»»

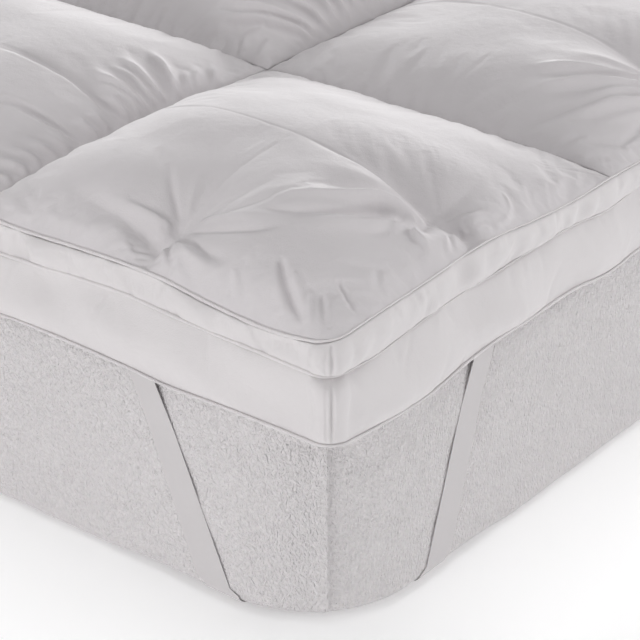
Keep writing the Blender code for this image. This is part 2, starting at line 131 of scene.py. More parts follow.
NEAR_FOLDS = (
    # from the tack of the +X side
    Fold(1.5, 12, 12, 0.1, ((112, 240), (130, 231), (150, 224), (170, 215), (192, 209), (215, 206))),
    Fold(-3.5, 12, 14, 0.1, ((88, 238), (108, 228), (125, 213), (140, 196), (152, 179), (163, 158))),
    Fold(-5.5, 4, 14, 0.4, ((74, 229), (93, 214), (112, 198), (128, 185), (144, 169), (158, 152))),
    Fold(9.0, 8, 12, 0.2, ((46, 234), (58, 226), (76, 215), (96, 201), (116, 185), (134, 171))),
    Fold(7.0, 9, 18, 0.2, (
        (58, 222), (74, 214), (94, 200), (114, 184), (136, 168), (156, 150), (178, 130), (196, 108),
    )),
    Fold(-7.5, 22, 6, 0.35, (
        (80, 216), (89, 193), (98, 173), (110, 155), (126, 138), (143, 123), (166, 110), (196, 99),
    )),
    Fold(-3.0, 6, 5, 0.3, ((70, 216), (69, 192), (66, 168), (70, 147), (80, 126))),
    Fold(7.0, 14, 14, 0.1, ((56, 204), (70, 181), (84, 159), (100, 138), (122, 118), (150, 100))),
    Fold(-7.5, 7, 8, 0.3, ((64, 247), (58, 233), (51, 220), (43, 211), (31, 205))),
    Fold(7.0, 10, 4, 0.3, ((54, 200), (44, 194), (34, 190), (22, 187), (8, 185))),
    Fold(-6.0, 5, 26, 0.2, (
        (62, 252), (84, 252), (110, 252), (140, 251), (175, 250), (215, 249), (260, 249),
    )),
    Fold(-3.5, 7, 7, 0.3, ((60, 260), (46, 274), (34, 290), (24, 306))),
    Fold(3.0, 3, 3, 0.3, ((28, 224), (16, 211), (3, 196))),
    Fold(-3.5, 3, 3, 0.3, ((32, 234), (18, 221), (4, 206))),
    Fold(3.0, 3, 3, 0.3, ((34, 245), (20, 232), (6, 218))),
    Fold(-3.0, 3, 3, 0.3, ((34, 256), (20, 246), (6, 232))),
    Fold(-2.5, 3, 3, 0.3, ((34, 266), (20, 258), (8, 264))),
    Fold(3.0, 3, 3, 0.3, ((40, 343), (21, 332), (10, 309), (7, 277))),
    Fold(3.0, 3, 3, 0.3, ((37, 259), (24, 256), (13, 271), (8, 284))),
    # from the tack of the foot end
    Fold(-9.0, 24, 10, 0.1, ((254, 36), (270, 36), (290, 38), (318, 40), (346, 42), (385, 46), (420, 50))),
    Fold(-8.0, 20, 13, 0.1, ((240, 30), (256, 31), (276, 34), (296, 36), (320, 39))),
    Fold(2.0, 5, 8, 0.2, ((252, 60), (266, 55), (284, 52), (302, 49), (324, 48), (342, 46))),
    Fold(2.0, 7, 4, 0.3, ((254, 60), (286, 55), (314, 52), (340, 53), (362, 51))),
    Fold(3.0, 9, 9, 0.1, ((410, 16), (380, 12), (345, 11), (300, 8))),
    Fold(-2.5, 6, 5, 0.3, ((255, 66), (270, 78), (289, 92), (305, 107), (322, 124))),
    Fold(2.0, 6, 6, 0.2, ((252, 74), (264, 94), (276, 116), (285, 138))),
    Fold(3.0, 9, 9, 0.1, ((240, 74), (210, 84), (180, 92), (158, 102), (142, 116))),
    Fold(-3.0, 5, 6, 0.4, ((240, 62), (212, 63), (184, 69), (160, 79), (142, 93), (128, 112))),
    Fold(-2.2, 6, 6, 0.2, ((238, 76), (227, 100), (216, 120), (205, 140), (196, 160))),
    Fold(-2.2, 6, 6, 0.2, ((222, 82), (204, 98), (190, 114), (178, 132), (166, 152))),
    Fold(-5.0, 7, 8, 0.3, ((246, 54), (228, 43), (206, 37), (184, 34), (160, 32), (138, 28))),
    Fold(4.0, 9, 8, 0.1, ((226, 28), (200, 22), (175, 18), (138, 14))),
    Fold(-4.0, 4, 4, 0.3, ((244, 40), (234, 24), (221, 12), (208, 4))),
    Fold(3.0, 5, 5, 0.1, ((250, 36), (241, 21), (229, 10), (218, 3))),
    Fold(-2.0, 3, 3, 0.3, ((256, 24), (268, 17), (284, 13))),
    Fold(-2.0, 3, 3, 0.3, ((252, 14), (266, 8), (280, 5))),
    # across the corner
    Fold(-6.5, 5, 7, 0.3, ((114, 60), (99, 47), (82, 34), (63, 22), (42, 10))),
    Fold(-3.5, 4, 5, 0.3, ((84, 37), (66, 25), (48, 13), (34, 5))),
    Fold(3.0, 6, 6, 0.1, ((92, 52), (76, 38), (60, 26), (42, 10))),
    Fold(2.5, 3, 4, 0.2, ((62, 44), (49, 27), (38, 14), (27, 2))),
    Fold(-3.5, 4, 4, 0.3, ((52, 48), (38, 34), (24, 20), (12, 10))),
    Fold(-3.5, 5, 4, 0.3, ((50, 70), (34, 62), (18, 54), (3, 47))),
    Fold(-2.0, 5, 5, 0.2, ((34, 118), (22, 100), (6, 88))),
    Fold(2.0, 6, 5, 0.2, ((150, 26), (134, 14), (120, 4))),
)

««

WRITTEN REQUEST: Extract the complete listing verbatim.

RESULT:
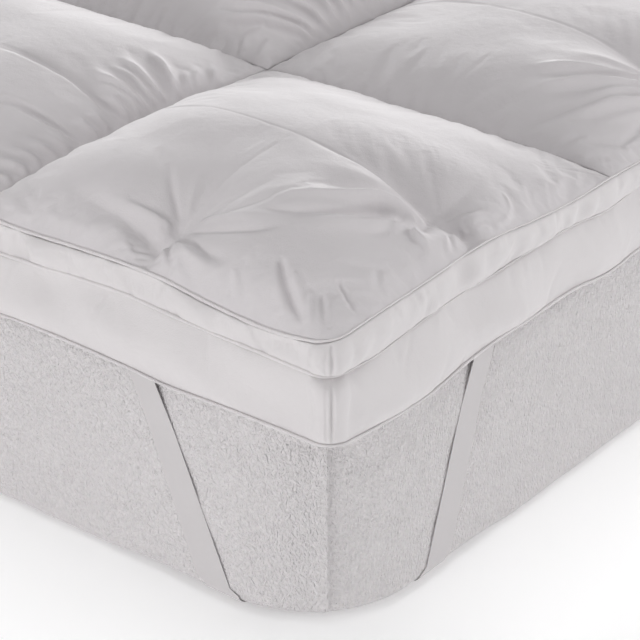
Keep writing the Blender code for this image. This is part 2, starting at line 131 of scene.py. More parts follow.
NEAR_FOLDS = (
    # from the tack of the +X side
    Fold(1.5, 12, 12, 0.1, ((112, 240), (130, 231), (150, 224), (170, 215), (192, 209), (215, 206))),
    Fold(-3.5, 12, 14, 0.1, ((88, 238), (108, 228), (125, 213), (140, 196), (152, 179), (163, 158))),
    Fold(-5.5, 4, 14, 0.4, ((74, 229), (93, 214), (112, 198), (128, 185), (144, 169), (158, 152))),
    Fold(9.0, 8, 12, 0.2, ((46, 234), (58, 226), (76, 215), (96, 201), (116, 185), (134, 171))),
    Fold(7.0, 9, 18, 0.2, (
        (58, 222), (74, 214), (94, 200), (114, 184), (136, 168), (156, 150), (178, 130), (196, 108),
    )),
    Fold(-7.5, 22, 6, 0.35, (
        (80, 216), (89, 193), (98, 173), (110, 155), (126, 138), (143, 123), (166, 110), (196, 99),
    )),
    Fold(-3.0, 6, 5, 0.3, ((70, 216), (69, 192), (66, 168), (70, 147), (80, 126))),
    Fold(7.0, 14, 14, 0.1, ((56, 204), (70, 181), (84, 159), (100, 138), (122, 118), (150, 100))),
    Fold(-7.5, 7, 8, 0.3, ((64, 247), (58, 233), (51, 220), (43, 211), (31, 205))),
    Fold(7.0, 10, 4, 0.3, ((54, 200), (44, 194), (34, 190), (22, 187), (8, 185))),
    Fold(-6.0, 5, 26, 0.2, (
        (62, 252), (84, 252), (110, 252), (140, 251), (175, 250), (215, 249), (260, 249),
    )),
    Fold(-3.5, 7, 7, 0.3, ((60, 260), (46, 274), (34, 290), (24, 306))),
    Fold(3.0, 3, 3, 0.3, ((28, 224), (16, 211), (3, 196))),
    Fold(-3.5, 3, 3, 0.3, ((32, 234), (18, 221), (4, 206))),
    Fold(3.0, 3, 3, 0.3, ((34, 245), (20, 232), (6, 218))),
    Fold(-3.0, 3, 3, 0.3, ((34, 256), (20, 246), (6, 232))),
    Fold(-2.5, 3, 3, 0.3, ((34, 266), (20, 258), (8, 264))),
    Fold(3.0, 3, 3, 0.3, ((40, 343), (21, 332), (10, 309), (7, 277))),
    Fold(3.0, 3, 3, 0.3, ((37, 259), (24, 256), (13, 271), (8, 284))),
    # from the tack of the foot end
    Fold(-9.0, 24, 10, 0.1, ((254, 36), (270, 36), (290, 38), (318, 40), (346, 42), (385, 46), (420, 50))),
    Fold(-8.0, 20, 13, 0.1, ((240, 30), (256, 31), (276, 34), (296, 36), (320, 39))),
    Fold(2.0, 5, 8, 0.2, ((252, 60), (266, 55), (284, 52), (302, 49), (324, 48), (342, 46))),
    Fold(2.0, 7, 4, 0.3, ((254, 60), (286, 55), (314, 52), (340, 53), (362, 51))),
    Fold(3.0, 9, 9, 0.1, ((410, 16), (380, 12), (345, 11), (300, 8))),
    Fold(-2.5, 6, 5, 0.3, ((255, 66), (270, 78), (289, 92), (305, 107), (322, 124))),
    Fold(2.0, 6, 6, 0.2, ((252, 74), (264, 94), (276, 116), (285, 138))),
    Fold(3.0, 9, 9, 0.1, ((240, 74), (210, 84), (180, 92), (158, 102), (142, 116))),
    Fold(-3.0, 5, 6, 0.4, ((240, 62), (212, 63), (184, 69), (160, 79), (142, 93), (128, 112))),
    Fold(-2.2, 6, 6, 0.2, ((238, 76), (227, 100), (216, 120), (205, 140), (196, 160))),
    Fold(-2.2, 6, 6, 0.2, ((222, 82), (204, 98), (190, 114), (178, 132), (166, 152))),
    Fold(-5.0, 7, 8, 0.3, ((246, 54), (228, 43), (206, 37), (184, 34), (160, 32), (138, 28))),
    Fold(4.0, 9, 8, 0.1, ((226, 28), (200, 22), (175, 18), (138, 14))),
    Fold(-4.0, 4, 4, 0.3, ((244, 40), (234, 24), (221, 12), (208, 4))),
    Fold(3.0, 5, 5, 0.1, ((250, 36), (241, 21), (229, 10), (218, 3))),
    Fold(-2.0, 3, 3, 0.3, ((256, 24), (268, 17), (284, 13))),
    Fold(-2.0, 3, 3, 0.3, ((252, 14), (266, 8), (280, 5))),
    # across the corner
    Fold(-6.5, 5, 7, 0.3, ((114, 60), (99, 47), (82, 34), (63, 22), (42, 10))),
    Fold(-3.5, 4, 5, 0.3, ((84, 37), (66, 25), (48, 13), (34, 5))),
    Fold(3.0, 6, 6, 0.1, ((92, 52), (76, 38), (60, 26), (42, 10))),
    Fold(2.5, 3, 4, 0.2, ((62, 44), (49, 27), (38, 14), (27, 2))),
    Fold(-3.5, 4, 4, 0.3, ((52, 48), (38, 34), (24, 20), (12, 10))),
    Fold(-3.5, 5, 4, 0.3, ((50, 70), (34, 62), (18, 54), (3, 47))),
    Fold(-2.0, 5, 5, 0.2, ((34, 118), (22, 100), (6, 88))),
    Fold(2.0, 6, 5, 0.2, ((150, 26), (134, 14), (120, 4))),
)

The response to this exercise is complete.